• **DATA SHOWN**
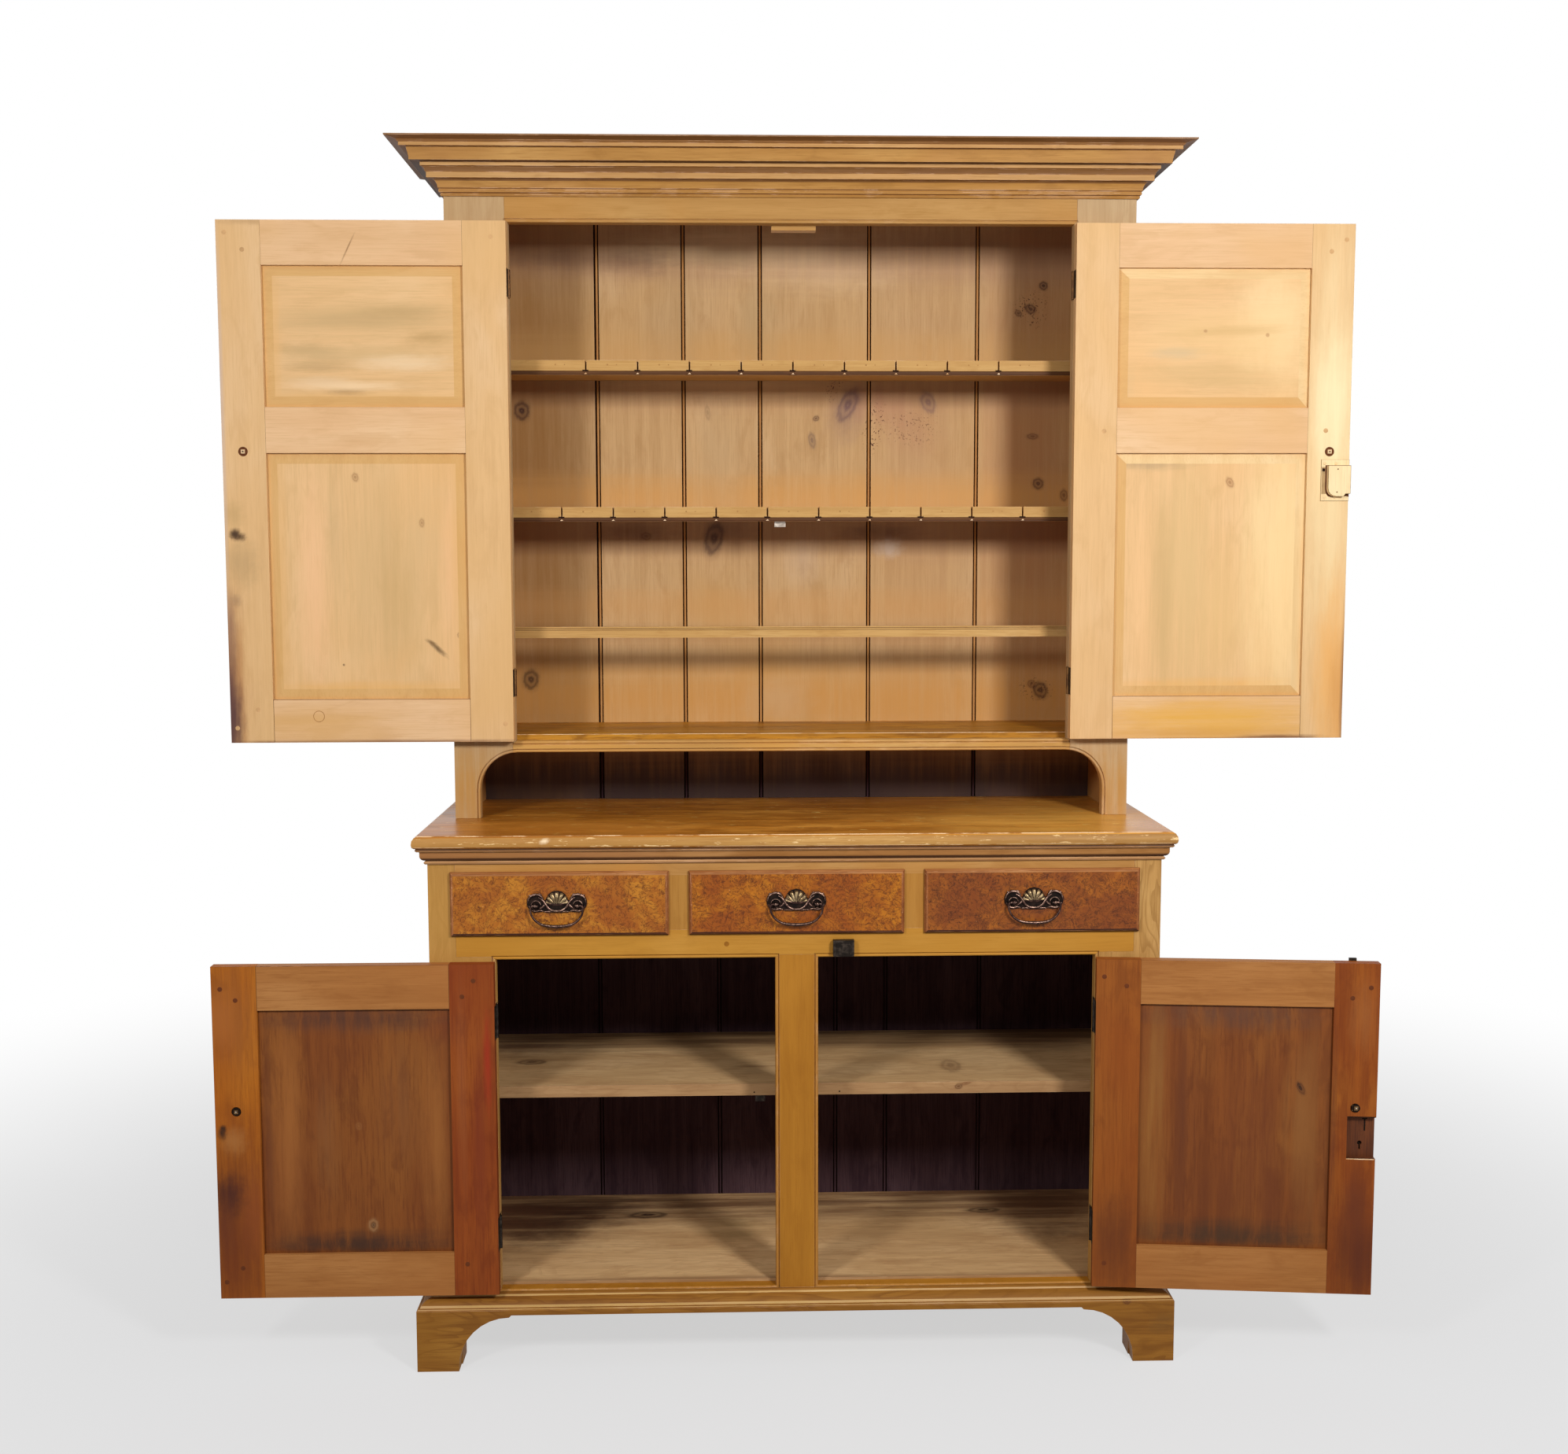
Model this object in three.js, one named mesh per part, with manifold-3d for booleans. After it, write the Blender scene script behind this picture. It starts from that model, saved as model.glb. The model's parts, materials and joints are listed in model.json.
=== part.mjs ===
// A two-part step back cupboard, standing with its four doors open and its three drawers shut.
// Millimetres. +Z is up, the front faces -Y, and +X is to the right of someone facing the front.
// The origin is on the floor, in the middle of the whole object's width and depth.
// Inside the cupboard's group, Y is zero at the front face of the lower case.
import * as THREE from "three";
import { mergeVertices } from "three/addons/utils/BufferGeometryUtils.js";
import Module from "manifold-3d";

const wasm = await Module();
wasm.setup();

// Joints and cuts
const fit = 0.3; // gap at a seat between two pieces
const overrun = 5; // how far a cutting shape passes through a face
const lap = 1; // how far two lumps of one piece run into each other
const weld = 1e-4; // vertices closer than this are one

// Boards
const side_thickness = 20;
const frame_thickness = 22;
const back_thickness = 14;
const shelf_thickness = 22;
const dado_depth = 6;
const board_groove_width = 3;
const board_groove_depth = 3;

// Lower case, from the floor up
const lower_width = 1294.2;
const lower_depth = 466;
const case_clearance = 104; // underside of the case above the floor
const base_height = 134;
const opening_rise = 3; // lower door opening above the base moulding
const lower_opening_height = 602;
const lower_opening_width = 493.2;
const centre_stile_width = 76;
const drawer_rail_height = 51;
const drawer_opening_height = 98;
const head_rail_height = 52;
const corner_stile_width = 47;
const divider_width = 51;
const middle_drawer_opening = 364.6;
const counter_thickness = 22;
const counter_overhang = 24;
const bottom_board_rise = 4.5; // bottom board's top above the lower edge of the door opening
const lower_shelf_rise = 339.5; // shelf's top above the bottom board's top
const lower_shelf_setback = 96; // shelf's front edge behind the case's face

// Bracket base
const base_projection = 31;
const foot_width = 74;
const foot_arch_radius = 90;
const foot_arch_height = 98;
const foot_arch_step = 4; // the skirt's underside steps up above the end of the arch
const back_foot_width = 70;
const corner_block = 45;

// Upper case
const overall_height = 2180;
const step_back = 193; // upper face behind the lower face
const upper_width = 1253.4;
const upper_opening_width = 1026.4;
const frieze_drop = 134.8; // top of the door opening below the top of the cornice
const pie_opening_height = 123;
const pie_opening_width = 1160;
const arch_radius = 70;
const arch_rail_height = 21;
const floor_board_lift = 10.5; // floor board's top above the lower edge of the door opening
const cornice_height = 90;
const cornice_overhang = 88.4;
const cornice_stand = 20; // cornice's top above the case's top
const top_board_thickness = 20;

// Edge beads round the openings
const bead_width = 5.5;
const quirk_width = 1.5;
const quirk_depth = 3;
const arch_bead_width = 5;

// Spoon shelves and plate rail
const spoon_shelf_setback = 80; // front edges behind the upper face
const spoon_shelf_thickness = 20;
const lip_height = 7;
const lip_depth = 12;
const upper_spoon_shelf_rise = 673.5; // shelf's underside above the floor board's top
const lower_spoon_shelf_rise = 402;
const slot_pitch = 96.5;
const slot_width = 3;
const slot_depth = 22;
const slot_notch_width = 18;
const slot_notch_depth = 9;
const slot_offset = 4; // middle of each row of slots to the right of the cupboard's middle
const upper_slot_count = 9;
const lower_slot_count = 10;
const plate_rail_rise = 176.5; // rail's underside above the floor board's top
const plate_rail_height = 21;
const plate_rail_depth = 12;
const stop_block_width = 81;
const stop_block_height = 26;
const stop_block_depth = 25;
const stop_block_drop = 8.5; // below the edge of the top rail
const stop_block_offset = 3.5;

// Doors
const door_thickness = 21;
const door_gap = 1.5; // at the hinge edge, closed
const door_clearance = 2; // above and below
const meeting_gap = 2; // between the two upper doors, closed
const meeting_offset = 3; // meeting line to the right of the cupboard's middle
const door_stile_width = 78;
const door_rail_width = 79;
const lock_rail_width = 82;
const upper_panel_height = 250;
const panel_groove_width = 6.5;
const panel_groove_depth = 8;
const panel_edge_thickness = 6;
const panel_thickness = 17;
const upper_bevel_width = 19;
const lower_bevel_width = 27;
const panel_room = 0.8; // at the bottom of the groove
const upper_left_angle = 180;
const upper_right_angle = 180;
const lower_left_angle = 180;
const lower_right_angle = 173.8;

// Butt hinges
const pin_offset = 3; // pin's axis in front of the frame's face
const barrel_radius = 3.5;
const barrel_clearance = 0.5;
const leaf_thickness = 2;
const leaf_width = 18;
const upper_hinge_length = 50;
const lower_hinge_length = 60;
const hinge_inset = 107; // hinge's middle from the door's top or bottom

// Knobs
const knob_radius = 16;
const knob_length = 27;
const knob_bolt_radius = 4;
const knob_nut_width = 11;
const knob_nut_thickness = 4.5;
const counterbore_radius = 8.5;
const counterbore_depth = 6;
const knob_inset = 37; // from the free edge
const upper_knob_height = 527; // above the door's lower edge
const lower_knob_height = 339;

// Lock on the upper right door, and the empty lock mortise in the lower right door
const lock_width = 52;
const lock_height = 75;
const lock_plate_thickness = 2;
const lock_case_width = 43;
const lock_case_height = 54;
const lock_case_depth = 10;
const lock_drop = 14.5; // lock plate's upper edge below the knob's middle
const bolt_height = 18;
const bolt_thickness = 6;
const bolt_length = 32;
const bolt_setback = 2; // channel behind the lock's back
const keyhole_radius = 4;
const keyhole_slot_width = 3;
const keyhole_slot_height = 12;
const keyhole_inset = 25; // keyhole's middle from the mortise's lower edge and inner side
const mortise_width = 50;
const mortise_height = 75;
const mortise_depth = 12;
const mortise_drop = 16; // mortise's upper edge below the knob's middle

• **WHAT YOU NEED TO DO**
Recopy the whole listing exactly.

• **FINISHED ANSWER**
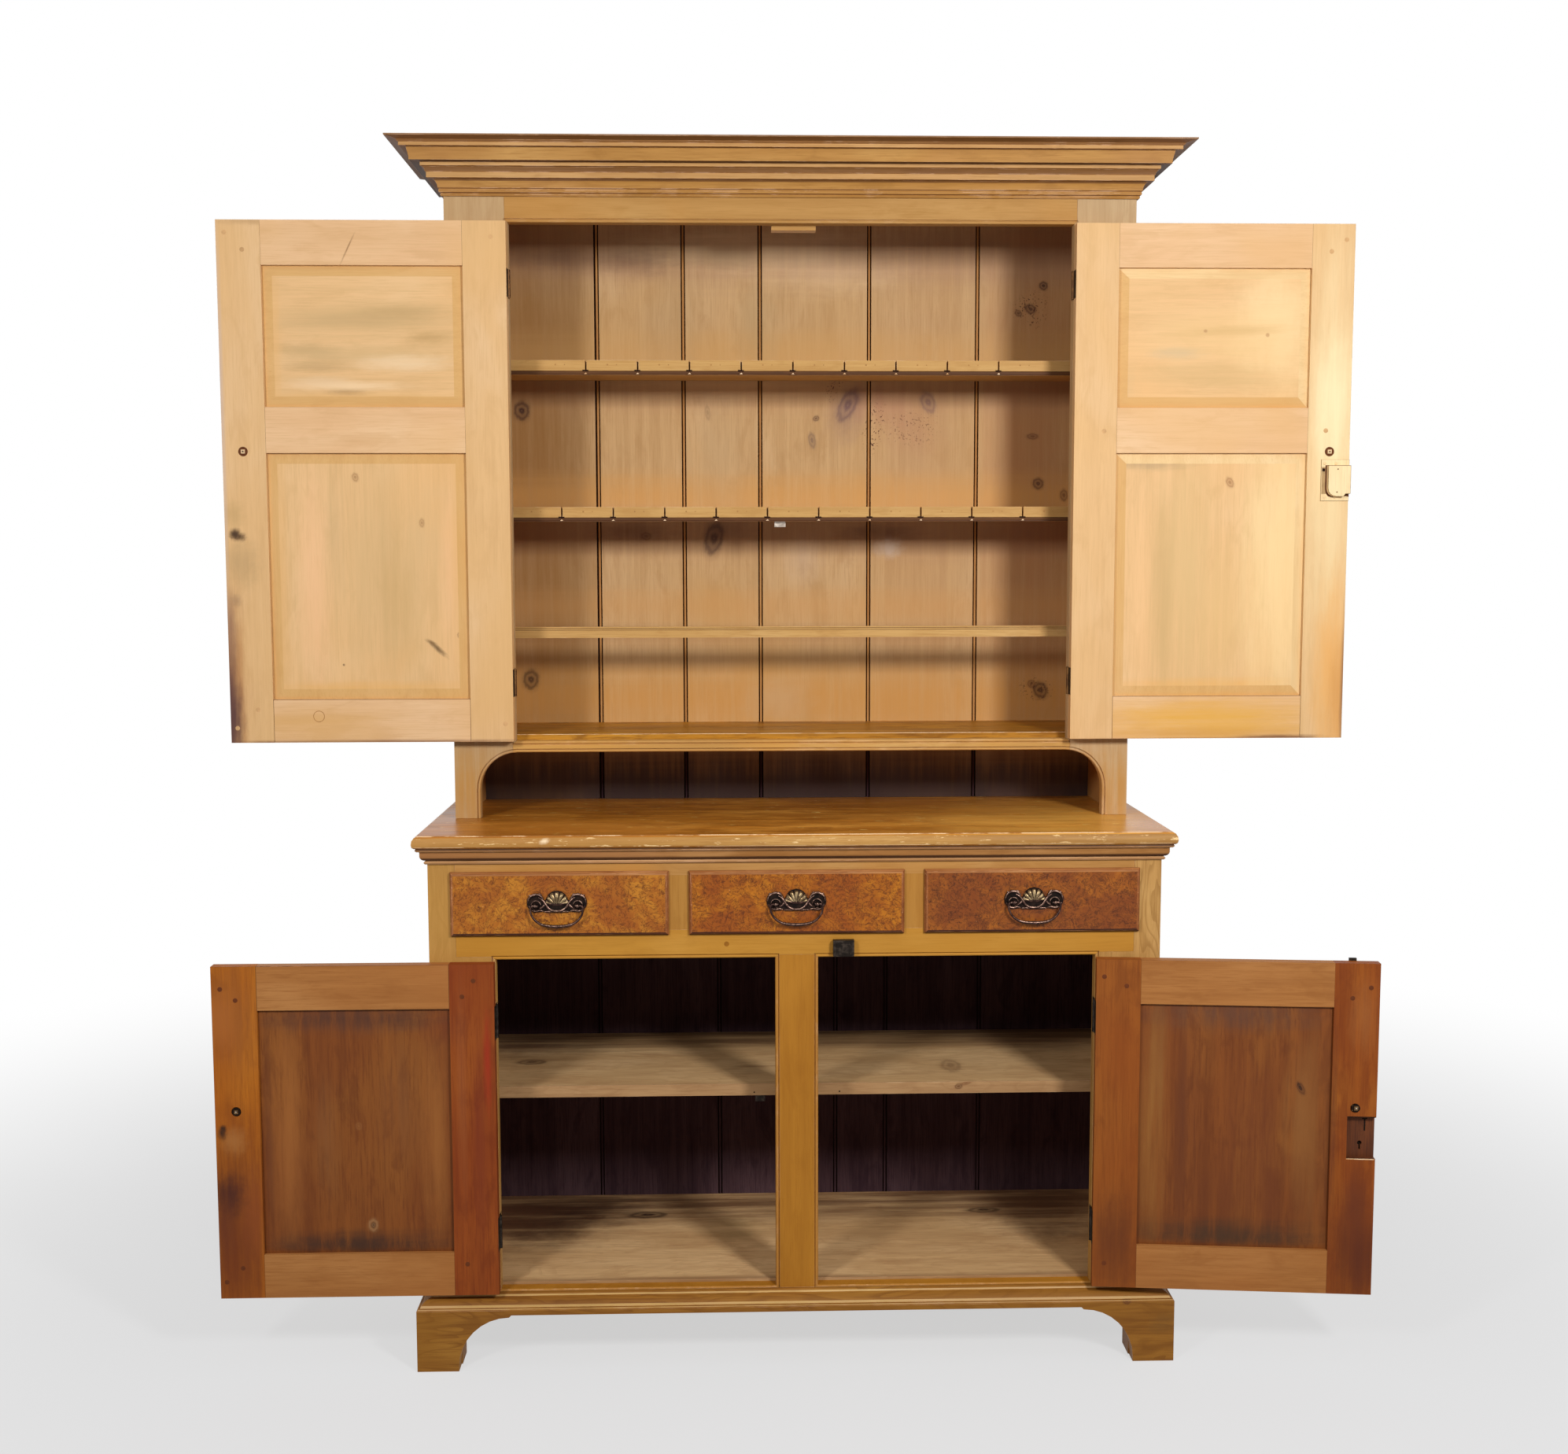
Model this object in three.js, one named mesh per part, with manifold-3d for booleans. After it, write the Blender scene script behind this picture. It starts from that model, saved as model.glb. The model's parts, materials and joints are listed in model.json.
=== part.mjs ===
// A two-part step back cupboard, standing with its four doors open and its three drawers shut.
// Millimetres. +Z is up, the front faces -Y, and +X is to the right of someone facing the front.
// The origin is on the floor, in the middle of the whole object's width and depth.
// Inside the cupboard's group, Y is zero at the front face of the lower case.
import * as THREE from "three";
import { mergeVertices } from "three/addons/utils/BufferGeometryUtils.js";
import Module from "manifold-3d";

const wasm = await Module();
wasm.setup();

// Joints and cuts
const fit = 0.3; // gap at a seat between two pieces
const overrun = 5; // how far a cutting shape passes through a face
const lap = 1; // how far two lumps of one piece run into each other
const weld = 1e-4; // vertices closer than this are one

// Boards
const side_thickness = 20;
const frame_thickness = 22;
const back_thickness = 14;
const shelf_thickness = 22;
const dado_depth = 6;
const board_groove_width = 3;
const board_groove_depth = 3;

// Lower case, from the floor up
const lower_width = 1294.2;
const lower_depth = 466;
const case_clearance = 104; // underside of the case above the floor
const base_height = 134;
const opening_rise = 3; // lower door opening above the base moulding
const lower_opening_height = 602;
const lower_opening_width = 493.2;
const centre_stile_width = 76;
const drawer_rail_height = 51;
const drawer_opening_height = 98;
const head_rail_height = 52;
const corner_stile_width = 47;
const divider_width = 51;
const middle_drawer_opening = 364.6;
const counter_thickness = 22;
const counter_overhang = 24;
const bottom_board_rise = 4.5; // bottom board's top above the lower edge of the door opening
const lower_shelf_rise = 339.5; // shelf's top above the bottom board's top
const lower_shelf_setback = 96; // shelf's front edge behind the case's face

// Bracket base
const base_projection = 31;
const foot_width = 74;
const foot_arch_radius = 90;
const foot_arch_height = 98;
const foot_arch_step = 4; // the skirt's underside steps up above the end of the arch
const back_foot_width = 70;
const corner_block = 45;

// Upper case
const overall_height = 2180;
const step_back = 193; // upper face behind the lower face
const upper_width = 1253.4;
const upper_opening_width = 1026.4;
const frieze_drop = 134.8; // top of the door opening below the top of the cornice
const pie_opening_height = 123;
const pie_opening_width = 1160;
const arch_radius = 70;
const arch_rail_height = 21;
const floor_board_lift = 10.5; // floor board's top above the lower edge of the door opening
const cornice_height = 90;
const cornice_overhang = 88.4;
const cornice_stand = 20; // cornice's top above the case's top
const top_board_thickness = 20;

// Edge beads round the openings
const bead_width = 5.5;
const quirk_width = 1.5;
const quirk_depth = 3;
const arch_bead_width = 5;

// Spoon shelves and plate rail
const spoon_shelf_setback = 80; // front edges behind the upper face
const spoon_shelf_thickness = 20;
const lip_height = 7;
const lip_depth = 12;
const upper_spoon_shelf_rise = 673.5; // shelf's underside above the floor board's top
const lower_spoon_shelf_rise = 402;
const slot_pitch = 96.5;
const slot_width = 3;
const slot_depth = 22;
const slot_notch_width = 18;
const slot_notch_depth = 9;
const slot_offset = 4; // middle of each row of slots to the right of the cupboard's middle
const upper_slot_count = 9;
const lower_slot_count = 10;
const plate_rail_rise = 176.5; // rail's underside above the floor board's top
const plate_rail_height = 21;
const plate_rail_depth = 12;
const stop_block_width = 81;
const stop_block_height = 26;
const stop_block_depth = 25;
const stop_block_drop = 8.5; // below the edge of the top rail
const stop_block_offset = 3.5;

// Doors
const door_thickness = 21;
const door_gap = 1.5; // at the hinge edge, closed
const door_clearance = 2; // above and below
const meeting_gap = 2; // between the two upper doors, closed
const meeting_offset = 3; // meeting line to the right of the cupboard's middle
const door_stile_width = 78;
const door_rail_width = 79;
const lock_rail_width = 82;
const upper_panel_height = 250;
const panel_groove_width = 6.5;
const panel_groove_depth = 8;
const panel_edge_thickness = 6;
const panel_thickness = 17;
const upper_bevel_width = 19;
const lower_bevel_width = 27;
const panel_room = 0.8; // at the bottom of the groove
const upper_left_angle = 180;
const upper_right_angle = 180;
const lower_left_angle = 180;
const lower_right_angle = 173.8;

// Butt hinges
const pin_offset = 3; // pin's axis in front of the frame's face
const barrel_radius = 3.5;
const barrel_clearance = 0.5;
const leaf_thickness = 2;
const leaf_width = 18;
const upper_hinge_length = 50;
const lower_hinge_length = 60;
const hinge_inset = 107; // hinge's middle from the door's top or bottom

// Knobs
const knob_radius = 16;
const knob_length = 27;
const knob_bolt_radius = 4;
const knob_nut_width = 11;
const knob_nut_thickness = 4.5;
const counterbore_radius = 8.5;
const counterbore_depth = 6;
const knob_inset = 37; // from the free edge
const upper_knob_height = 527; // above the door's lower edge
const lower_knob_height = 339;

// Lock on the upper right door, and the empty lock mortise in the lower right door
const lock_width = 52;
const lock_height = 75;
const lock_plate_thickness = 2;
const lock_case_width = 43;
const lock_case_height = 54;
const lock_case_depth = 10;
const lock_drop = 14.5; // lock plate's upper edge below the knob's middle
const bolt_height = 18;
const bolt_thickness = 6;
const bolt_length = 32;
const bolt_setback = 2; // channel behind the lock's back
const keyhole_radius = 4;
const keyhole_slot_width = 3;
const keyhole_slot_height = 12;
const keyhole_inset = 25; // keyhole's middle from the mortise's lower edge and inner side
const mortise_width = 50;
const mortise_height = 75;
const mortise_depth = 12;
const mortise_drop = 16; // mortise's upper edge below the knob's middle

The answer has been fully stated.